BLAIR, Neb. — The husband of Vice President Kamala Harris thanked workers at a rural hospital here for their efforts to fight the COVID-19 pandemic. Then he asked everyone in Nebraska to do their part, too.
Get the shot, Douglas Emhoff said.
“When it’s your turn, get the vaccine,” he said. “It’s safe, it’s painless and they work.”
Second gentleman Emhoff was in Nebraska on Tuesday to promote the massive $1.9 trillion stimulus bill, particularly highlighting provisions dealing with health care. In addition to his hospital stop, Emhoff visited a vaccination clinic and heard the concerns of local health officials, including the need for additional staffing and improved rural broadband.
Emhoff’s visit to Nebraska was about both politics and policy.
President Joe Biden has said former President Barack Obama “paid a price” for his reluctance to take a victory lap after passage of the 2009 stimulus package in the midst of the Great Recession. So Biden, Harris and their spouses and Cabinet members have been traveling the country talking of how the American Rescue Plan will impact lives.
There is no less of a partisan divide over this stimulus bill, which passed Congress without a single GOP vote. The Republican National Committee marked Emhoff’s visit with a statement criticizing the stimulus as a “boondoggle” full of provisions unrelated to the pandemic. They said Nebraskans would “see right through (Democrats’) progressive wish list.”
Emhoff said he did not want to talk politics Tuesday, but noted in an interview that the bill has been “wildly popular.” It has registered 70% support in national polls.
While the stimulus bill is best known for those $1,400 cash payments Americans have recently received, Emhoff on Tuesday focused on public health.
The bill increased subsidies available for those who obtain their health insurance through the marketplaces of the Affordable Care Act. The White House said the plan also includes provisions specifically supporting rural hospitals with vaccination administration, telehealth services, and rural workforce programs.
Emhoff noted that Tuesday was the 11th anniversary of passage of the ACA. He encouraged Nebraskans to look into the ACA provisions of the stimulus to see if they are eligible for the increased subsidies.
“It’s worked so well,” he said. “And now with President Biden’s American Rescue Plan, it’s even better.”
In visiting with health care workers at Memorial Community Hospital in Blair, Emhoff said he was impressed by how passionate they are about their work during the pandemic.
It really has been all hands on deck. Emhoff said he had learned that the hospital’s chief administrator, Manny Banner, had rolled up her sleeves to help out with COVID testing and vaccinations.
“I really applaud you for leading from the front,” he said.
Terrin Leehy joined the hospital’s emergency department in August just in time for COVID’s fall surge in Nebraska. Things at times got stressful and hairy, she said.
“We were stretched pretty thin,” she said. “It was scary, but you really did feel like a superhero.”

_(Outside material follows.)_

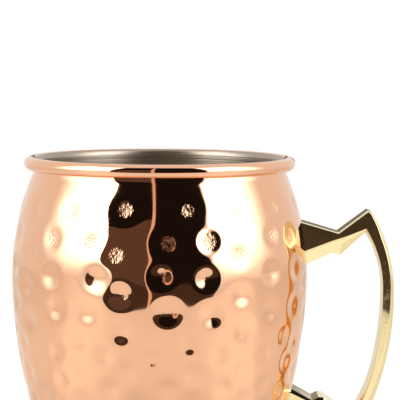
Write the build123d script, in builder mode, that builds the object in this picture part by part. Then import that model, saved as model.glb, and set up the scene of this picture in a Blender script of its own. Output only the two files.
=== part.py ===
"""A barrel-shaped copper mug with a steel lining and a cast brass handle.

The hammered copper shell is curled outward over its mouth and turned in at its foot, where a
dished copper disc closes it. A tapered steel liner drops in through the mouth and is soldered
to the neck, which leaves an air gap between the walls. The brass handle is coped to the shell
and held by two screws from inside that gap, each on a spring washer and a saddle washer, so no
fastener shows from outside or from inside the cup.

Frame: +Z up, the mug's axis on Z, the standing ring on Z = 0, the handle towards +X.
"""

import os
from math import asin, cos, degrees, radians, sin, sqrt, tan

from build123d import *

# Driving dimensions, in millimetres and degrees.

# Copper shell
total_height = 98.0
copper = 0.8  # sheet thickness
belly_radius = 47.5
belly_height = 60.0  # where the barrel is widest
shoulder_arc = 82.0  # radius of the barrel's side above the belly
flank_arc = 156.0  # and below it
shoulder_top = 92.0  # where the shoulder turns upright into the neck
neck_arc = 4.6
foot_corner = 6.0
foot_opening = 26.0  # radius of the hole in the turned-in foot

# Curled lip
curl_radius = 2.1
curl_centre_radius = 41.5
curl_end = 250.0  # how far round the sheet curls, from the mouth side over the top

# Foot disc
disc_radius = 28.0
disc_step_radius = 21.0
disc_dish = 1.2  # how far the middle of the disc stands above its edge
solder_leg = 0.7

# Steel liner
steel = 0.5
mouth_radius = 38.85
mouth_depth = 11.7  # the straight part under the rolled lip
lip_turn = 48.0  # how far the lip is rolled over the inside of the shell's curl
liner_floor = 7.0
liner_corner = 9.0
liner_floor_radius = 34.0  # where the taper would meet the floor

# Handle fastenings, M4
thread_radius = 2.0
screw_reach = 7.0  # how far the shank goes into the brass
head_radius = 3.8
head_height = 1.7
socket_across_flats = 2.5
socket_depth = 1.0
spring_washer_radius = 3.4
spring_washer = 0.8
spring_slit = 0.7
saddle_radius = 5.2
saddle = 0.7  # thickness at the edge of the saddle washer
upper_screw_height = 70.1  # where each screw's axis crosses the shell's outer face
lower_screw_height = 17.9
gap = 0.03  # between faces that are fitted to one another
hole_clearance = 0.25

# Brass handle
root_half_width = 6.3  # at the shell's axis side, measured at root_reach from the axis
root_reach = 38.0
grip_half_width = 4.4
grip_reach = 75.75
handle_bevel = 1.6  # how deep the bevels around the side faces are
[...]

Now Leehy is part of the community’s vaccination efforts, which she said has been equally as rewarding.
“It’s so encouraging,” she said. “People are so excited to be getting these vaccines.”
At the vaccination site in a church next to the hospital, Terra Uhing, director of the Three Rivers Public Health Department, told Emhoff that the pandemic’s impact will be around for a long time. There are more people dealing with mental health issues and also people who have not taken care of their general health in the past year, including putting off cancer screenings.
Both she and hospital officials stressed to Emhoff the need to improve internet connectivity in rural areas, which has hampered efforts to get people signed up for vaccinations.
As Emhoff left, he encouraged the vaccination clinic workers.
“Just keep doing what you’re doing,” he said. “We’re almost there.”